━━━ Given data ━━━
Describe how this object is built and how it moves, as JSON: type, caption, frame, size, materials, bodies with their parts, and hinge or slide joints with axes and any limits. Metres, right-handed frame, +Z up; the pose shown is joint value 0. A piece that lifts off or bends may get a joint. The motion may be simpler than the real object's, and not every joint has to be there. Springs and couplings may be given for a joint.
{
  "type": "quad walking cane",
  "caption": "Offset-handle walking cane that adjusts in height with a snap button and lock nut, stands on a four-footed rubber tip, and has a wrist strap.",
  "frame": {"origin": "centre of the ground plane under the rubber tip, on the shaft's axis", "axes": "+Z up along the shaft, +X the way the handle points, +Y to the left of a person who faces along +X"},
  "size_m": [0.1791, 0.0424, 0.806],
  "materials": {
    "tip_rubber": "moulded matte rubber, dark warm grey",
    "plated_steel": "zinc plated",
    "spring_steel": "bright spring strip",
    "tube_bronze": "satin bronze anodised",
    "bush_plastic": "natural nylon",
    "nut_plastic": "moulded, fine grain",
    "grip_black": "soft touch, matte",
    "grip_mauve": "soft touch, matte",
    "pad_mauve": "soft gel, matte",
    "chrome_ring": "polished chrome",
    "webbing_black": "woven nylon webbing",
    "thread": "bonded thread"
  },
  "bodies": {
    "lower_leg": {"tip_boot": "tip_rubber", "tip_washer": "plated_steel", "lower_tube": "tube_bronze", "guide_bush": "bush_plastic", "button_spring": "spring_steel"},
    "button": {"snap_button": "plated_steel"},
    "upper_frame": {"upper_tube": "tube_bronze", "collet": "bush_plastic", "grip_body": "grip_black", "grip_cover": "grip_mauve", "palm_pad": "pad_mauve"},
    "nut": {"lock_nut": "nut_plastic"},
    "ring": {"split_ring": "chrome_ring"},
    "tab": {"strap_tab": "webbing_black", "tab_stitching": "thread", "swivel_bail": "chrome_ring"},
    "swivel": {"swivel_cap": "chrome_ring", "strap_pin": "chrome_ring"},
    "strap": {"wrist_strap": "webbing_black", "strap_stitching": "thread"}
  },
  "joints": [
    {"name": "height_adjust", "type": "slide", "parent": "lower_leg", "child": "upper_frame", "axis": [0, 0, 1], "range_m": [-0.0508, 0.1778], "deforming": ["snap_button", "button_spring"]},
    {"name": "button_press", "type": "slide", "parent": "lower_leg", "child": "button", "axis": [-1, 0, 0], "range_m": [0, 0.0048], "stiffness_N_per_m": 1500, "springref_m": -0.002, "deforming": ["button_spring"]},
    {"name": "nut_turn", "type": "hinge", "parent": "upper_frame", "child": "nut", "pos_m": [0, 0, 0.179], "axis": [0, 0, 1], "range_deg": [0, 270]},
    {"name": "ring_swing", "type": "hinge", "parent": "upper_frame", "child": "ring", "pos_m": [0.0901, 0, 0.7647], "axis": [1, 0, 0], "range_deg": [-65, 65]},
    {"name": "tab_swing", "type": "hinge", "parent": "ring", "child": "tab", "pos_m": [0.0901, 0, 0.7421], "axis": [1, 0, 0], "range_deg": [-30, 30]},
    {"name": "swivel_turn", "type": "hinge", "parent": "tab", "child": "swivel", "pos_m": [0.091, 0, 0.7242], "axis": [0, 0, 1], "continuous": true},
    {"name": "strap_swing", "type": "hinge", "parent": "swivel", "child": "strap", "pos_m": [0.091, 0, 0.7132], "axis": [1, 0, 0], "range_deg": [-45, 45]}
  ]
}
━━━
━━━ Given data ━━━
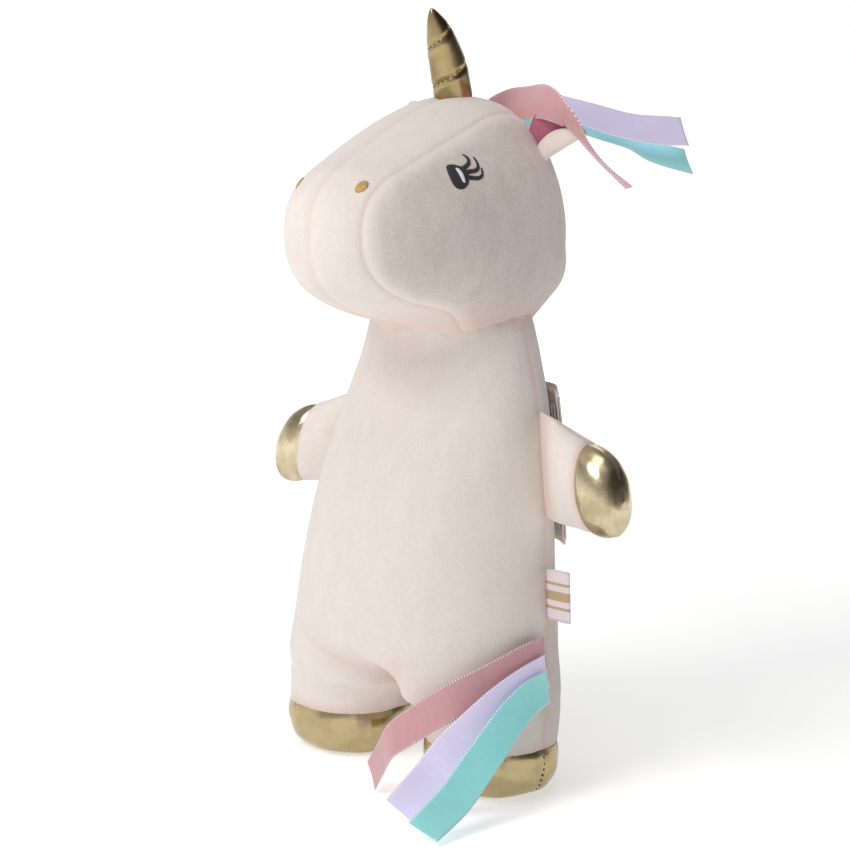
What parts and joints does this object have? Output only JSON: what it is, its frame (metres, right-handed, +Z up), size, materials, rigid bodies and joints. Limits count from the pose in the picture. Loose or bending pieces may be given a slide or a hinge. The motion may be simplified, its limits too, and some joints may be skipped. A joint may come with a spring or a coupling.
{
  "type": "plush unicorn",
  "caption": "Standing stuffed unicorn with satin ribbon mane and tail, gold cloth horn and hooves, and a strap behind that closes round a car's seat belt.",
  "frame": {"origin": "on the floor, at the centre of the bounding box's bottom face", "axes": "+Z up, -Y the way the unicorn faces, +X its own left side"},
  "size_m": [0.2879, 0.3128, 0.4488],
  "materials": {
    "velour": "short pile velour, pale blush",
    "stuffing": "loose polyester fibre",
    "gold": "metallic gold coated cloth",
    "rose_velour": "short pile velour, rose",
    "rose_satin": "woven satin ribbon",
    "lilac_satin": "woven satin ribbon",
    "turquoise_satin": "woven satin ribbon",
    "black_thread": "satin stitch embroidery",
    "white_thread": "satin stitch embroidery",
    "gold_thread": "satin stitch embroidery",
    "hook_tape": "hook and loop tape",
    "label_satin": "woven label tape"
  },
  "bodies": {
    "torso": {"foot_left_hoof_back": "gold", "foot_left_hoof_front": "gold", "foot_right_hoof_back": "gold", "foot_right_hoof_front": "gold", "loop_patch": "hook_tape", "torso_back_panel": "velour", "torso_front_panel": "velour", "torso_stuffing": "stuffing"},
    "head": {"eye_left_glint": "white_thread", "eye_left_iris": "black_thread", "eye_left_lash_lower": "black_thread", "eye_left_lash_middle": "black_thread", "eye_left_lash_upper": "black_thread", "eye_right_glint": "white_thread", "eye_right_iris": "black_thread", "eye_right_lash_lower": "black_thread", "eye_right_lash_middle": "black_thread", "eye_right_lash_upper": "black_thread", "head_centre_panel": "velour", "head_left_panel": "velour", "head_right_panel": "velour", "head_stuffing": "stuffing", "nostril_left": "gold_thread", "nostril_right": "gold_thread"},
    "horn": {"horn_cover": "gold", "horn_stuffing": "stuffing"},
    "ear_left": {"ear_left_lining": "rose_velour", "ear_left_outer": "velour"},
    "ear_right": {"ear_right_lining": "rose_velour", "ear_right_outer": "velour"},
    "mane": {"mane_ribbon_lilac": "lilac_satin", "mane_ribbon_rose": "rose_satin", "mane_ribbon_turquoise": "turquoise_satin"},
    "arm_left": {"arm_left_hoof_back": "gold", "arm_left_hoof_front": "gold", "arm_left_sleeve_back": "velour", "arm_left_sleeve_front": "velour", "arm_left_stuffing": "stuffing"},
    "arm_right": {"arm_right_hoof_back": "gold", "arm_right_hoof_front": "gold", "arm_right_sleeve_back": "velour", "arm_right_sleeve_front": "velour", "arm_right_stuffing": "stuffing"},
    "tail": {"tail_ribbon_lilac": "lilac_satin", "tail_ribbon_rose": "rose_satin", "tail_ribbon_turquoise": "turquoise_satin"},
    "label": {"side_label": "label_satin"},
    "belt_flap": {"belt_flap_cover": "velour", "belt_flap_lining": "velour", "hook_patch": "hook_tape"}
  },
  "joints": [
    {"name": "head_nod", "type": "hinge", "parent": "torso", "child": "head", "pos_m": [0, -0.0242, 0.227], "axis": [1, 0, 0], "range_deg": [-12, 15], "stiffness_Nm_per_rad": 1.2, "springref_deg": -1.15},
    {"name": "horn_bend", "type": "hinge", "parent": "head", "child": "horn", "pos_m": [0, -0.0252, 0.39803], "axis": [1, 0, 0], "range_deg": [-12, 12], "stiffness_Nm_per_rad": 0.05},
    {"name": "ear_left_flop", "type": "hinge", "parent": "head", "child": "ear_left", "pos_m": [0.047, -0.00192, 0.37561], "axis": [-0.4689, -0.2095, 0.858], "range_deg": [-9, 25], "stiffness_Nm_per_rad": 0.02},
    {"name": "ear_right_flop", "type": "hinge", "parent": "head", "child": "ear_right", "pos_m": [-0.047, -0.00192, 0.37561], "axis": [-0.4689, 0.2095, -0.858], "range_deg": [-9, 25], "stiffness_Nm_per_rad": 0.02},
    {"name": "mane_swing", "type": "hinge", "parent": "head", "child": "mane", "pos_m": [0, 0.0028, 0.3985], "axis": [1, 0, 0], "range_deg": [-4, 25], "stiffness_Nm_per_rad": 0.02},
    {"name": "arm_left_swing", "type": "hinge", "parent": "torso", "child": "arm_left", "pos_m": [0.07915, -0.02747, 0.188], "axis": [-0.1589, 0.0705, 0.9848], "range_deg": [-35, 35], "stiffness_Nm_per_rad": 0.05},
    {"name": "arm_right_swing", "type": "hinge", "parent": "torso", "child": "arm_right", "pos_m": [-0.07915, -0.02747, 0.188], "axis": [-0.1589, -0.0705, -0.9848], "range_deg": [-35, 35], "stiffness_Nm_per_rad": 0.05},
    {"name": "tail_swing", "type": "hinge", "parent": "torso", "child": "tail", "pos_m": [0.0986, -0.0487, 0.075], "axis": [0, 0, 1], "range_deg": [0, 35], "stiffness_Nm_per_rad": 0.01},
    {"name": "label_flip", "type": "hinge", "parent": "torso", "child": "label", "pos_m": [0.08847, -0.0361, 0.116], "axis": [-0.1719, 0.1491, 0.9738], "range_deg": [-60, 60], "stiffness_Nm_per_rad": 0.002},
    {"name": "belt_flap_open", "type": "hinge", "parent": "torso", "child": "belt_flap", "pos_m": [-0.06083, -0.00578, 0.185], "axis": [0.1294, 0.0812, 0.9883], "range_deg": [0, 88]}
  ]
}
━━━
*Task brief*
Check each line above for the word "handed" and give the number of lines that have it, nothing else.

*Exercise output*
2